In any case, there is a country to run after the previous election fiascos, and of course, 18 months is an extremely long time in Israeli politics. For example, a senior Israeli official has just confirmed the recent Washington Post article that stated Iran was responsible for the recent cyber attack against Israeli water installations. In other words, this was an escalation in the ongoing confrontation between Iran and Israel.
Concerning the dual question and exclamation marks in our headline, I am aware that there is no such thing in English grammar – “it’s not done.” But in modern Hebrew, it is kosher for journalists to do so; therefore, I follow suit (poetic license and all that).
Flashpoint on the West Bank …
After US Secretary of State, Mike Pompeo, recently visit Jerusalem to inform Bibi that “Trump is willing” that Israel annex part of the West Bank, the PM told his Knesset caucus that this was a “historic opportunity to annex part of Judea and Samaria.” Netanyahu reportedly mentioned the month of July. Moreover, IDF Chief of Staff, Aviv Kochavi, has ordered the military to prepare for such a contingency. So far, Gantz and his Blue and White party have not taken a clear stance on this vital issue.
In any case, Pompeo conveyed Donald’s concern about China’s increasing business dealing with the Jewish state. Naturally, “a word to the wise was sufficient,” and Israel rejected a Chinese tender for a new project.
Israel Rebounds from Corona …
To his credit, Bibi has spearheaded a rather successful campaign against COVID-19. The infection curve has leveled out and slid down, allowing for the reopening of schools, restaurants, and even swimming pools that are all subject to strict regulations. However, the previous restrictions have devastated the economy – so much so that one out of two Israelis fears for their future economic livelihood, and one out of seven is worried about losing their home. The government is allocating considerable resources to jumpstart the economy, but will it be enough?
IsraCast proposal …
First, the background – the current Israeli economy emerged from a socialist beginning, although it is a relatively modern economy. However, a relatively high percentage of employees work not only in the civil service but also in government organizations, such as health services, electricity, water cooperations, etc. During his previous post as Finance Minister, Bibi once lamented, “A problem with our economy is that too many workers are employed in governmental institutions – it’s like a thin man (the private sector) having to carry around the burden of a fat man (governmental employees) on his/her shoulders!”
Now, let’s apply this situation to the current COVID-19 crisis.

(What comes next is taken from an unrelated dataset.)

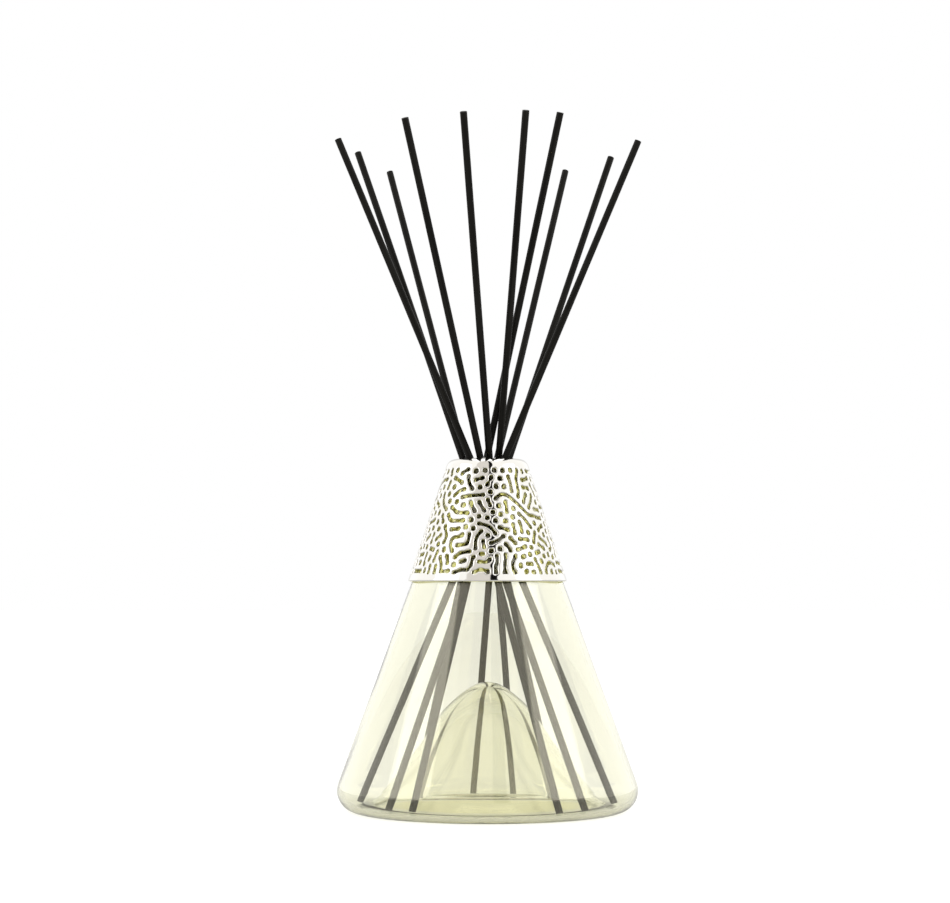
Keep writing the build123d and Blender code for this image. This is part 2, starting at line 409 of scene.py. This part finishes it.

Israelis employed in the civil service and governmental sectors have continued to receive their salaries/pensions every month, like clockwork, despite the devastating impact of COVID-19 on the economy. In order to help bail out workers in the private sector, we propose that the new Finance Minister, Israel Katz, draw up an emergency plan that would cut 10% over a certain salary level of government workers and that this money should be allocated to those Israelis who are not on the public payroll and may be left destitute. It is the right thing to do and would boost a sense of solidarity among the Israeli people. Israelis have always risen to the occasion when faced with the threat of war – why would they not do so to face the war against Corona?
There would be another immediate benefit – the 10% cut from better-off Israelis, who probably invested, would be spent by low-income earners and immediately injected into the economy, getting it back on track. Israel put the health issue and the question of life-and-death before the economy, and rightly so, at the outset of COVID-19. Now is the time for the better-off to think of “becoming thy brother’s or sister’s keepers.”